Unified Unsupervised Salient Object Detection via Knowledge Transfer
Yao Yuan, Wutao Liu, Pan Gao, Qun Dai, Jie Qin
TL;DR
This work tackles unsupervised salient object detection (USOD) across diverse tasks by proposing a unified framework that learns saliency knowledge from Natural Still Image (NSI) SOD and transfers it to non-NSI tasks. The core ideas are Progressive Curriculum Learning-based Saliency Distilling (PCL-SD) to robustly extract saliency cues from easy to hard samples, and Self-rectify Pseudo-label Refinement (SPR) to progressively improve pseudo-labels via posterior and prior rectifications, coupled with an adapter-tuning strategy to transfer knowledge to non-NSI domains. The approach achieves state-of-the-art or competitive results on RGB, RGB-D, RGB-T, video SOD, and RSI SOD benchmarks, demonstrating strong cross-task generalization and effective zero-shot transfer with targeted fine-tuning. The proposed modality-agnostic yet knowledge-sharing pipeline provides practical implications for data-scarce SOD tasks and real-world applications where annotated data is limited or unavailable.
Abstract
Recently, unsupervised salient object detection (USOD) has gained increasing attention due to its annotation-free nature. However, current methods mainly focus on specific tasks such as RGB and RGB-D, neglecting the potential for task migration.
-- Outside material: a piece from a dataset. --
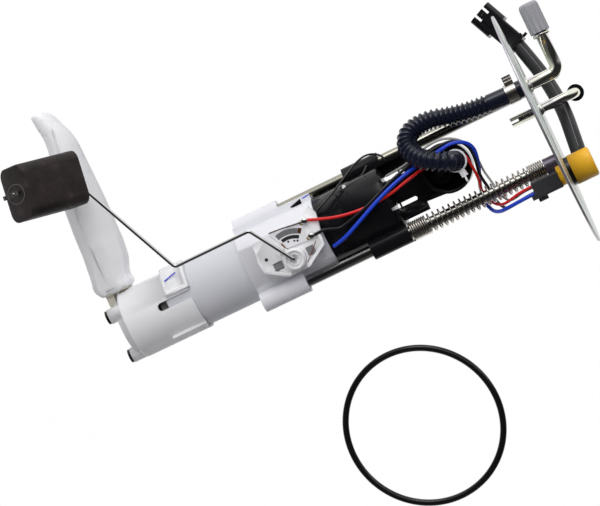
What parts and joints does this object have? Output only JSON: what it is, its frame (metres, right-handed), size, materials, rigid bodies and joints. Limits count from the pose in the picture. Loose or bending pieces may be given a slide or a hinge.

In this paper, we propose a unified USOD framework for generic USOD tasks. Firstly, we propose a Progressive Curriculum Learning-based Saliency Distilling (PCL-SD) mechanism to extract saliency cues from a pre-trained deep network. This mechanism starts with easy samples and progressively moves towards harder ones, to avoid initial interference caused by hard samples. Afterwards, the obtained saliency cues are utilized to train a saliency detector, and we employ a Self-rectify Pseudo-label Refinement (SPR) mechanism to improve the quality of pseudo-labels. Finally, an adapter-tuning method is devised to transfer the acquired saliency knowledge, leveraging shared knowledge to attain superior transferring performance on the target tasks. Extensive experiments on five representative SOD tasks confirm the effectiveness and feasibility of our proposed method. Code and supplement materials are available at https://github.com/I2-Multimedia-Lab/A2S-v3.